Your objective: Reproduce the top of the data verbatim, through and including the line that contains "ring's bottom face.".

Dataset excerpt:
■ ■ ■
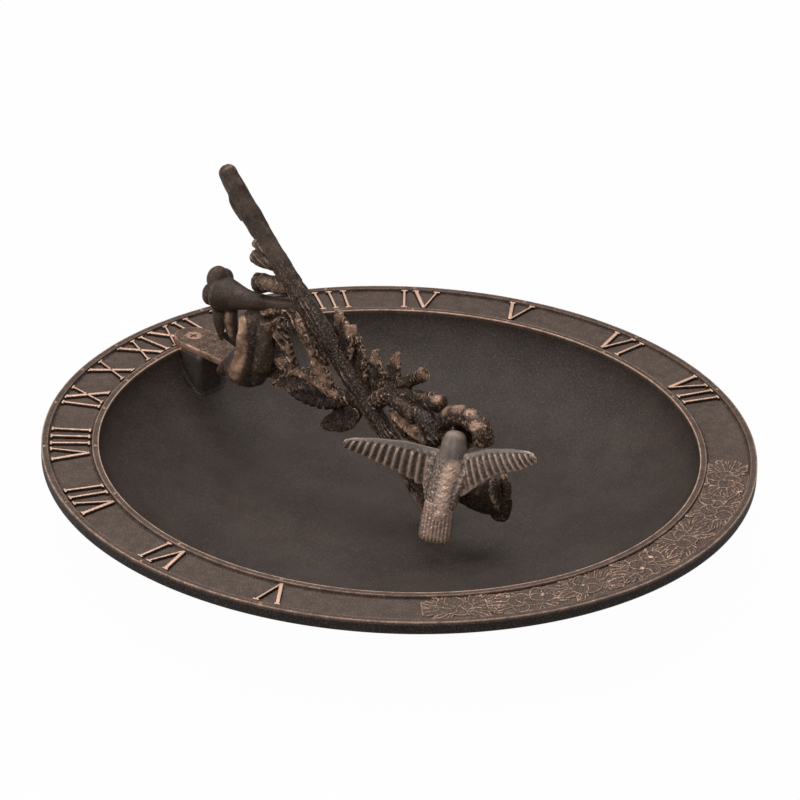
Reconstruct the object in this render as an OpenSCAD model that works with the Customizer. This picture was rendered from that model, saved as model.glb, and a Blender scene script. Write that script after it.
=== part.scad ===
// Sundial bird bath: a cast bowl whose rim is the dial, and a flowering vine that is its gnomon.
// Frame: +X east, +Y north (noon), +Z up. The origin is the centre of the foot ring's bottom face.

/* [Basin] */
// Outer diameter over the rim
outer_d = 425; // [340:1:520]
// Width of the dial rim over both beads
rim_w = 34; // [28:0.5:40]
// Width of each bead
bead_w = 4; // [3:0.5:5]
// Height of the beads over the dial band
bead_h = 2; // [1:0.1:2.5]
// Width of the chamfer along the beads' edges
bead_edge = 0.4; // [0.2:0.1:0.8]
// Depth of the bowl below the dial plane
bowl_depth = 44; // [34:1:60]
// Radius of the nearly flat part of the bowl floor
floor_r = 100; // [80:1:115]
// Rise of the floor from its centre to that radius
floor_rise = 1; // [0.5:0.5:2]
// Thickness of the cast wall
wall = 4; // [3:0.5:6]
// Height of the outer lip, from the dial plane down
skirt_h = 8.2; // [7.4:0.2:12]
// Height of the foot ring below the bowl
foot_h = 8; // [5:0.5:14]
// Outer diameter of the foot ring
foot_od = 150; // [110:1:156]
// Width of the foot ring's flat face
foot_w = 15; // [8:0.5:25]
// Width of the boss that carries the screw
boss_w = 21; // [16:0.5:26]
// How far the boss stands in from the rim's inner edge
boss_reach = 18; // [15:0.5:24]
// Radius of the boss's upright corners
boss_corner_r = 4; // [2:0.5:6]

/* [Dial] */
// Latitude that the hour lines and the style are made for
latitude = 40.5; // [38:0.5:43]
// Gap between the ends of the numerals and the beads
numeral_gap = 1; // [0.5:0.25:4]
// How far the numerals' tops lie below the beads' tops
numeral_drop = 0.1; // [0.1:0.1:0.8]
// Width of a numeral's strokes
stroke_w = 1.8; // [1.2:0.1:2.6]
// Spacing of side-by-side upright strokes
stroke_pitch = 8.6; // [8:0.1:9.5]
// Width of the letters V and X between their stroke ends
letter_w = 13; // [10:0.5:14]
// Height of the leaf garland over the band
garland_relief = 1.1; // [0.8:0.1:1.4]
// Angle that the garland covers either side of south
garland_half_angle = 38; // [30:1:42]
// Radius of the pips that mark the hour lines on the beads
pip_r = 1; // [0.7:0.1:1.4]

/* [Gnomon] */
// Diameter of the stem in its upper half
stem_d_top = 12; // [9:0.5:14]
// Diameter of the stem at its foot
stem_d_foot = 14; // [11:0.5:16]
// Thickness of the plate under the screw
plate_t = 4.5; // [3.5:0.5:6]
// Width of the plate at the screw
plate_w = 24; // [20:0.5:28]
// Thickness of the leaves
leaf_t = 2.6; // [2:0.2:4]
// Thickness of the petals
petal_t = 2.4; // [2:0.2:3.2]
// Radius of the vine's side branches
branch_r = 3.6; // [2.5:0.1:4.5]
// Clearance between the stem's foot and the bowl floor
foot_gap = 0.3; // [0.2:0.1:1]

/* [Hummingbird] */
// Largest diameter of the bird's body
bird_d = 17; // [14:0.5:21]
// Thickness of the wings and the tail
wing_t = 2.4; // [2:0.2:3.4]
// Width of a wing where it leaves the body
wing_chord = 24; // [18:0.5:27]
// Width of the tail fan at its end
tail_w = 19; // [14:0.5:24]

/* [Screw] */
// Diameter of the screw's shank
screw_d = 5; // [4:0.5:6]
// Diameter of the countersunk head
head_d = 9.2; // [8:0.1:11]
// Height of the cone under the head
head_h = 2.4; // [2:0.1:3]
// Length of the screw from the top of its head
screw_len = 12; // [10:0.5:13.5]
// East offset of the screw from the meridian, as installed
screw_x = 2; // [-4:0.5:4]
// Gap between the screw and its seat or bore
screw_gap = 0.05; // [0.02:0.01:0.1]
// Gap between the shank and the plate's hole
shank_gap = 0.3; // [0.1:0.05:0.5]

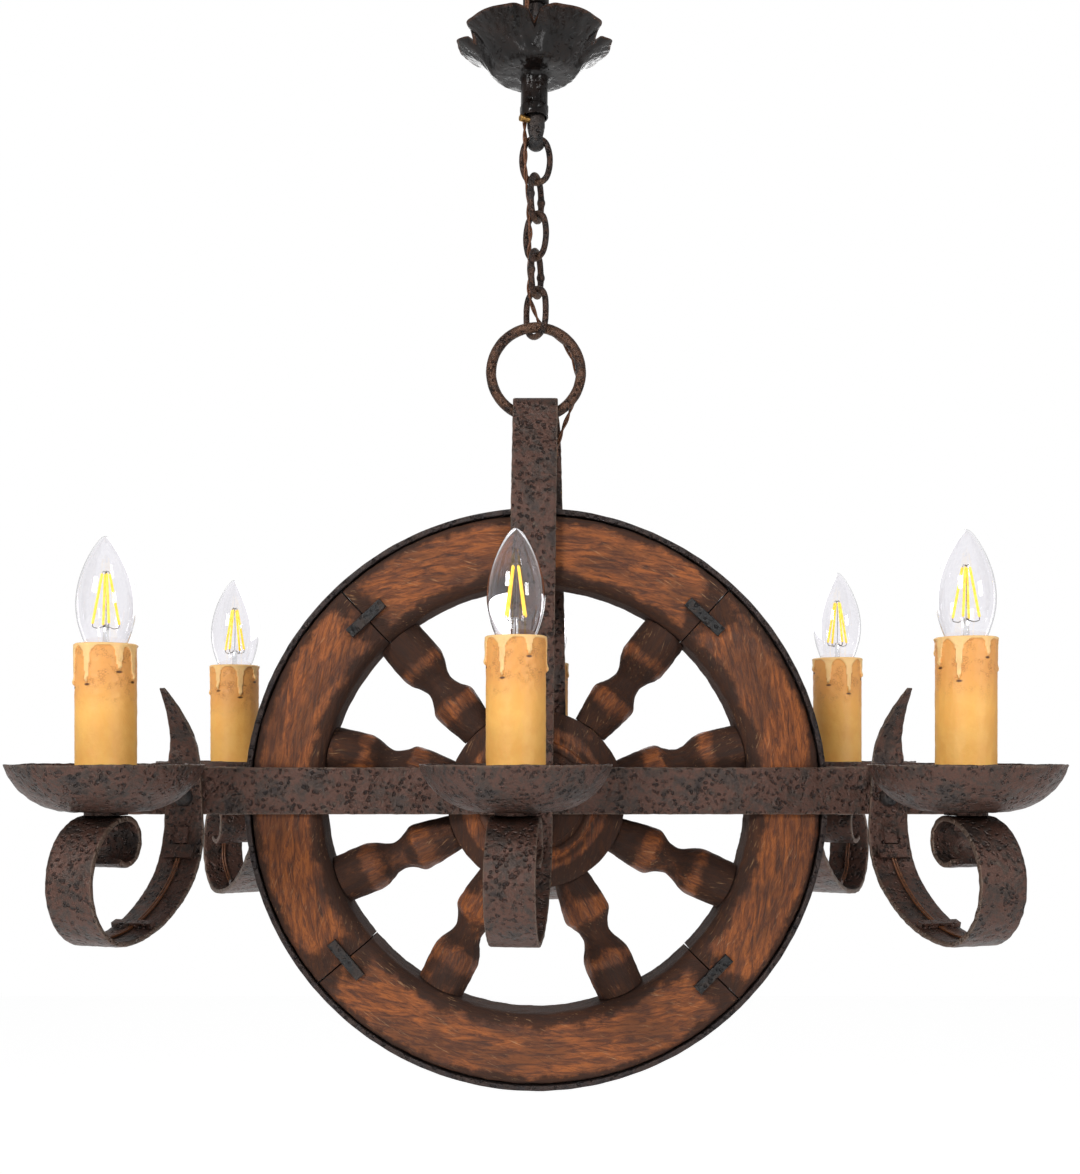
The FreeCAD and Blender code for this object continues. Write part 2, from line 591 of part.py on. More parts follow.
■ ■ ■
Response:
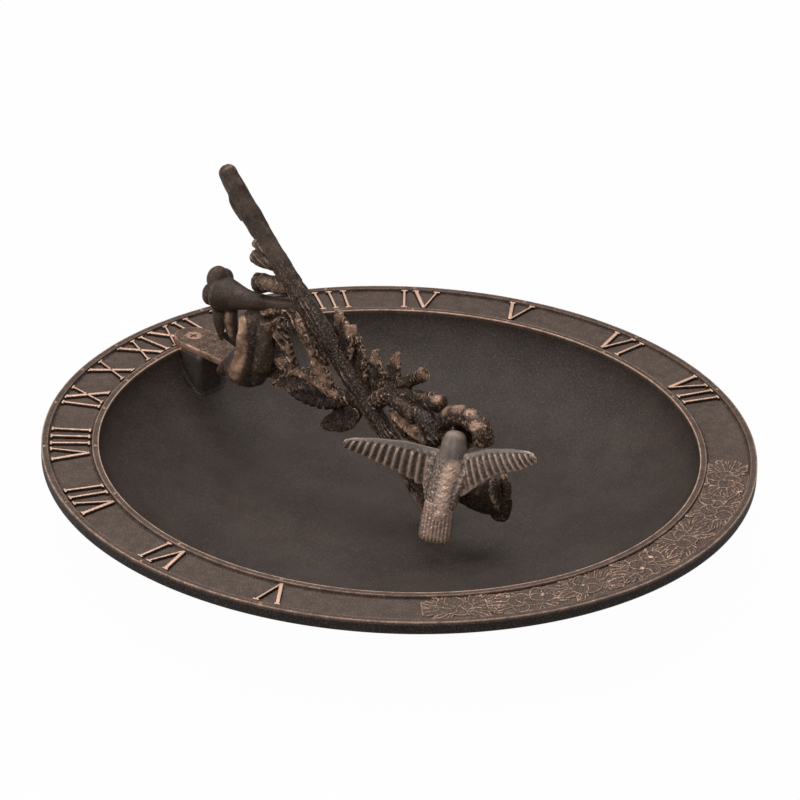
Reconstruct the object in this render as an OpenSCAD model that works with the Customizer. This picture was rendered from that model, saved as model.glb, and a Blender scene script. Write that script after it.
=== part.scad ===
// Sundial bird bath: a cast bowl whose rim is the dial, and a flowering vine that is its gnomon.
// Frame: +X east, +Y north (noon), +Z up. The origin is the centre of the foot ring's bottom face.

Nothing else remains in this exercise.